Only in early May did Americans stop working for the government, but Washington is not satisfied. It is now attempting to use the discredited silicone breast implant litigation to impose taxes by other means.

The 1990s was the decade of the lawyer. Liability lawsuits and damage awards exploded. Attorneys targeted deep-pocket defendants, and sympathetic juries responded with judgments irrespective of proof of fault.

Mass torts created a legal tidal wave: Bendectin, electromagnetic fields, multiple chemical sensitivity and silicone breast implants. In those cases, junk science was used to justify class-action l awsuits against entire industries.

Indeed, the implant litigation became a symbol of how not to operate a legal system. Lawyers used the media to fan the fears of women who had received silicone breast implants. The politically ambitious FDA administrator, David Kessler, pulled implants from the market even though he acknowledged there was no evidence they caused harm.

Thousands of lawsuits flooded the courts, forcing Dow Corning to file for bankruptcy protection in 1995. In desperation, implant makers eventually agreed to a $3.2 billion mass settlement.

Yet the more cases filed, the less evidence there was to back them. Peer-reviewed studies from a pack of independent institutions — Harvard University, Johns Hopkins University, the Mayo Clinic and the University of Michigan, for instance — found no or only a negligible link between implants and various diseases.

Professional review panels consistently reached the same conclusion. In mid-1998, the European Committee on Quality Assurance and Medical Devices in Plastic Surgery declared the evidence was “conclusive” that implants did not cause autoimmune or connective tissue diseases. About the same time, Britain’s Independent Review Group offered a similar finding.

Later that year an expert panel appointed by U.S. District Court Judge Samuel Pointer, who was coordinating numerous implant suits, found “no association between breast implants and any of the individual connective tissue diseases, all definite connective diseases combined or the other autoimmune/​rheumatic conditions.” In mid-1999, the Institute of Medicine released a comprehensive report that concluded, “There is no evidence that silicone implants are responsible for any major diseases of the whole body.” Today no one not in the employ of trial lawyers believes implants cause disease.
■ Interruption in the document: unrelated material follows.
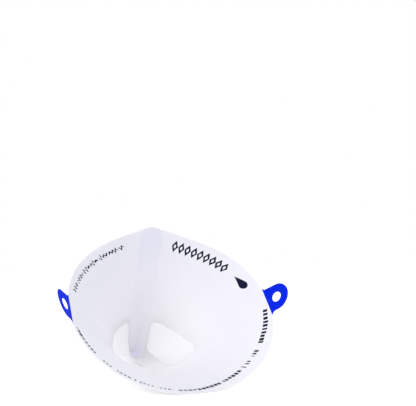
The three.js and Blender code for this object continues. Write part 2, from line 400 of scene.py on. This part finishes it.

That doesn’t mean some plaintiffs aren’t hurting, but, as the Institute of Medicine explained, there is “no evidence that these women are sick because of their implants.”

But the lack of proof does not bother the Justice Department. The Clinton administration has sued the settlement fund and six implant producers for damages incurred in funding medical care (principally through Medicaid and Medicare) for women with implants. The department expressed its hope of collecting “millions” of dollars.

The initial implant litigation was bad. The federal suit is outrageous. Uncle Sam has been part of the implant litigation since 1994, doing nothing in six years. It did nothing to assert its “rights,” discover which women had received federally subsidized medical care or determine how much money it was “owed.” Now the government wants to hand plaintiffs and defendants a potentially unlimited bill.

Although $3.2 billion seems like a lot of money, the payments, as little as $3,000 to many women, are actually quite modest. Yet from these supposed victims Uncle Sam wants a cut — indeed, the government would withhold compensation to all women until it has identified the beneficiaries of federal assistance.

The federal claim is even more unfair to the companies. They have paid the plaintiffs; if anyone should reimburse the government, it is the plaintiffs. Uncle Sam is attempting to make the defendants pay twice, when they shouldn’t be paying even once. The federal government is engaging in legal extortion even though it helped spark the initial crisis by irresponsibly pulling implants off the market. Even though the industry goose has already been plucked clean. Even though there is no evidence that the industry is responsible for the alleged damages.

The trial bar has long had an incentive to file baseless liability lawsuits. That will change only if government rewrites negligence law, restricting the use of junk science, forcing losing litigants to pay winners’ attorney fees and enacting other reforms.

Uncle Sam’s willingness to file baseless liability lawsuits — an attempt to levy taxes without legislative or popular consent — is something new. The rule of law will mean nothing if the government is able to profit from claims it knows to be a lie.